Last week in KM is Dead – Long Live KM, I suggested that large law firms have moved beyond traditional knowledge management to legal project management (LPM), alternative fee arrangements (AFA), and other endeavors. I also said I would offer a theory for the shift in focus. 

Even before the economic re-set, large law firms tapped KM professionals for more than just KM. Examples include deciding on or planning IT infrastructure; solving tough marketing problems such as CRM; and managing e-discovery.

So why does KM continue to expand beyond its core remit today? My theory is that KM professionals span multiple disciplines and think laterally. They can handle complex problems that fall outside the boundaries of other support functions. Moreover, successful KM professionals have gained the confidence of lawyers; many come from the practice; others have worked closely with lawyers for a long time. Whatever their background, they develop excellent rapport with partners and practice groups. Of course, many are lawyers and in the caste system that defines BigLaw, that is a big plus.

My KM friends argue that they now work on LPM and AFA because KM supports both. True enough but I ask, when firms confront new problems like LPM and AFA, where else should firm management turn? Finance can run the numbers but is usually not so close to the practice side. Legal assistants may make fine project managers but often lack the status of senior KM staff (this is an observation, not judgment). Marketing may not be close enough to the practice and the tech elements of LPM and AFA is not its strong suit.
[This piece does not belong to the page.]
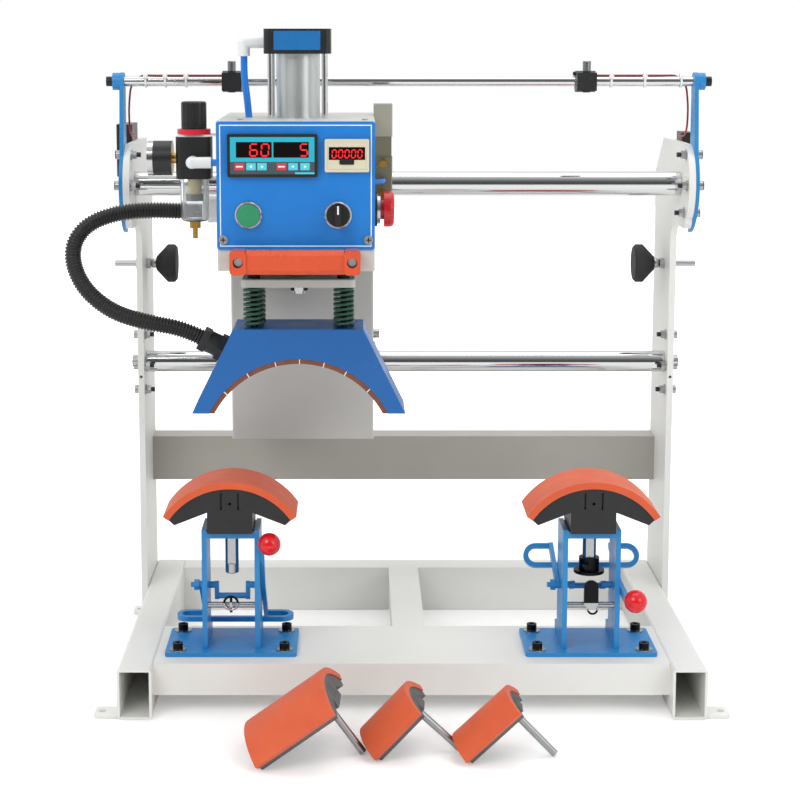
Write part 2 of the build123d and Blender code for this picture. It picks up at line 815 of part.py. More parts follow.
def trapezoid(inset, bottom):
    """The heat platen's side outline, drawn in by an even inset."""
    lean = (cover_bottom_half - cover_top_half) / (cover_top - cover_bottom)
    slant = inset * math.sqrt(1 + lean * lean)
    top = cover_top - inset
    half_top = cover_top_half + lean * inset - slant
    half_bottom = cover_bottom_half - slant + lean * (cover_bottom - bottom)
    return [(-half_bottom, bottom), (half_bottom, bottom), (half_top, top), (-half_top, top)]


def arch(radius, margin):
    y0 = press_y - press_half_depth - margin
    return rod_y(0, y0, y0 + cover_depth + 2 * margin, arch_centre_z, radius)


def cover_slope():
    """The angle of the cover's side above the horizontal, seen as its outward normal."""
    return math.atan2(cover_bottom_half - cover_top_half, cover_top - cover_bottom)


def gland_seat():
    """The point on the left slope where the gland sits, and its outward direction."""
    lean = (cover_bottom_half - cover_top_half) / (cover_top - cover_bottom)
    x = -(cover_top_half + lean * (cover_top - gland_z))
    a = cover_slope()
    return Vector(x, press_y, gland_z), Vector(-math.cos(a), 0, math.sin(a))


def platen_cover():
    """The painted sheet cover, open underneath, with the arch cut out of its faces."""
    y0 = press_y - press_half_depth
    cover = prism_y(trapezoid(0, cover_bottom), y0, y0 + cover_depth)
    cover -= prism_y(trapezoid(sheet, cover_bottom - 5), y0 + sheet, y0 + cover_depth - sheet)
    cover -= arch(arch_radius, 1)
    for x, y in spring_places:
        cover -= rod_z(x, y, cover_top - 5, cover_top + 1, guide_bolt_radius + 0.05)
    seat, out = gland_seat()
    return cover - Plane(seat - out * 6, z_dir=out) * Cylinder(8, 20)


def heat_block():
    """The cast block whose arched face carries the heater."""
    y0 = press_y - press_half_depth + sheet + 0.5
    block = prism_y(trapezoid(sheet + 1.2, cover_bottom + 1), y0, y0 + cover_depth - 2 * sheet - 1)
    block += box(-40, 40, y0, y0 + cover_depth - 2 * sheet - 1, cover_top - sheet - 1.5, cover_top - sheet)
    block -= arch(arch_radius, 1)
    for x, y in spring_places:
        block -= rod_z(x, y, cover_top - 14, cover_top + 1, guide_bolt_radius + 0.05)
    return block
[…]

When partners face tough new problems that lawyers cannot solve by billing time, turning to KM folk seems natural. Partners have seen KM professionals in action so trust their understanding of law practice, business, and the technology. The cross-disciplinary views of KM is in otherwise short supply in BigLaw. KM professionals have, in my view, been morphing for a long time into practice support professionals. New market pressures merely accelerate and make even more visible this trend.

Do I overstate the case? I welcome comments, as always.